Hello!
Thank you for your suggestion.
I afraid this approach is not suitable for me. As a rule my postgresql
log on subscriber side contains a bunch of the following entries:
ERROR: terminating logical replication worker due to timeout
00000 LOG: worker process:
logical replication worker for subscription 24578 (PID 6217) exited with
exit code 1
How should I handle this situation?
As I understand this is quite normal situation. But why is severity
for it an ERROR ?
I have another assumption. Could you correct me if I am wrong.
I found out in the source code that logical replication worker termination
depends on wal_receiver_timeout paramer.
So I propose setting wal_receiver_timeout to 0.
In this case I think that monitoring of the following views pg_stat_subscription,
pg_publication and pg_stat_replication is enough.

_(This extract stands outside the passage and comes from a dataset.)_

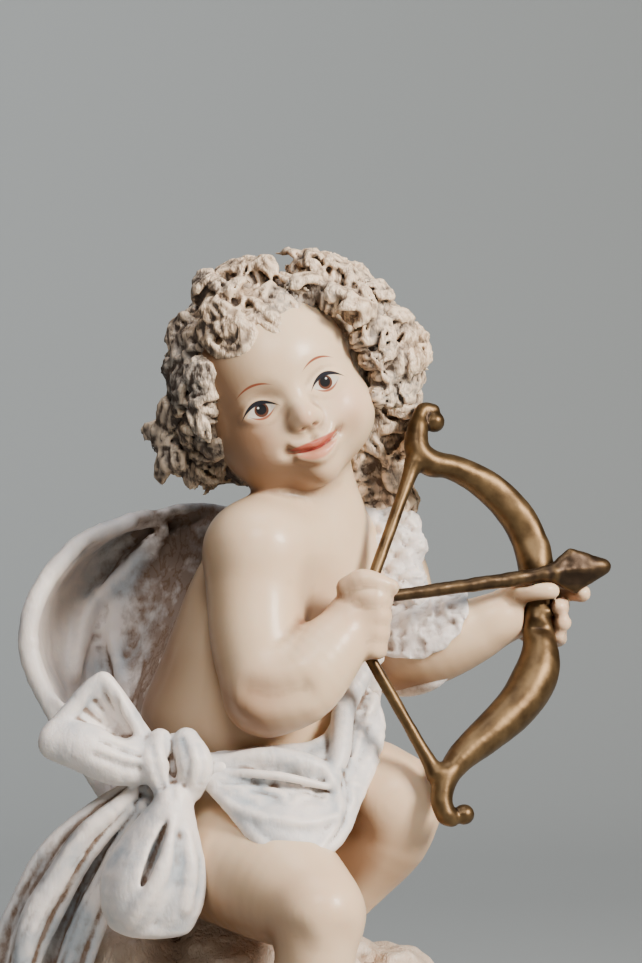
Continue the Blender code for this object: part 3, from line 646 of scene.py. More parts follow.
def flushed(points):
    """Where a touch of rose is brushed on: cheeks, nose, knees, elbow, knuckles and toes."""
    spots = [(*head_point(10.5, 16, -9.5), 5.0, 0.42), (*head_point(-10.5, 16, -9.5), 5.0, 0.42)]
    spots += [(*head_point(0, 22, -8.5), 2.6, 0.4), (*head_point(0, 15, -19.5), 3.5, 0.25)]
    spots += [(*NEAR_KNEE, 9, 0.35), (*FAR_KNEE, 9, 0.35), (-6, -36, 119, 6, 0.35), (*NEAR_FIST, 9, 0.3)]
    spots += [(57, -3, 135, 8, 0.3), (12, -52, 25, 8, 0.4), (12, -20, 54, 8, 0.4), (-6, -20, 149, 10, 0.12)]
    return np.minimum(sprayed(points, spots), 0.6)


def sprayed(points, spots):
    """How much paint soft round spots leave: each its place, its size and its strength."""
    total = np.zeros(len(points))
    for x, y, z, size, strength in spots:
        total += strength * np.exp(-((points - (x, y, z)) ** 2).sum(1) / size**2)
    return total


def painted_shade(clay, points, facing):
    """Painted shade: nooks, sides that look down and away from the light, and the near side of the head."""
    reach = 9
    open_air, _ = clay.sample(points + reach * facing)
    away = facing @ (-0.66, 0.3, -0.69)
    nook = np.clip(1 - open_air / reach, 0, 1)
    shade_amount = nook * np.clip(0.7 + away, 0.2, 1) + 0.98 * np.clip(away + 0.25, 0, 1)
    # painted shade below the chin, at the neck, under the elbow, in the lap and down the side
    shade_amount += sprayed(points, [
        (-7, -24, 173.5, 5.5, 0.62), (14.2, -22, 176.5, 3.4, 0.45), (-8, -33, 115, 7, 0.6),
        (24, -14, 85, 8, 0.6), (-28, -3, 120, 13, 0.6),
    ])
    nose = np.exp(-((points - head_point(0, 20, -7)) ** 2).sum(1) / 36)
    on_head = np.clip(30 - np.linalg.norm(points - HEAD_CENTRE, axis=1), 0, 4) / 4
    near_side = np.clip(facing @ (-0.9, 0.1, -0.25) + 0.2, 0, 0.7)
    return (1 - 0.75 * nose) * shade_amount + 0.9 * (1 - nose) * on_head * near_side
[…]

In case if there is some problem
with connection or with replication pg_stat_replication will
show nothing because wal sender will not be working otherwise it will give
some information.
Am I right? Are there any vulnerabilities in this approach ?
Best regards,
Andrei Yahorau
From:
Andrei Yahorau/IBA
To:
pgsql-admin@xxxxxxxxxxxxxx,
Cc:
Mikalai Keida/IBA@IBA
Date:
10/08/2018 13:05
Subject:
Logical replication
monitoring
Hello PostgreSQL Community!
I configured logical replication for
PostgreSQL 10.4 on 2 machines, set wal_level to logical, created a publication
on master node and created a subscription on standby node according to
the PostgreSQL documentation.
Could you please suggest an approach
for replication state monitoring.
According to my experience the monitoring
of pg_stat_subscription and pg_publication, pg_replication_slots
unfortunately is not enough for this aim. Moreover standby database
does not prohibit write operations by default and it can lead to some inconsistency
between these databases.
For example a chain of queries as
SELECT pg_is_is_recovery(),
SELECT * FROM pg_stat_replication
and
SELECT * FROM pg_stat_wal_receiver
provide insight into replication state
for hot_standby replication.
So is there a reliable way of replication
state monitoring for logical replication?
Best regards,
Andrei Yahorau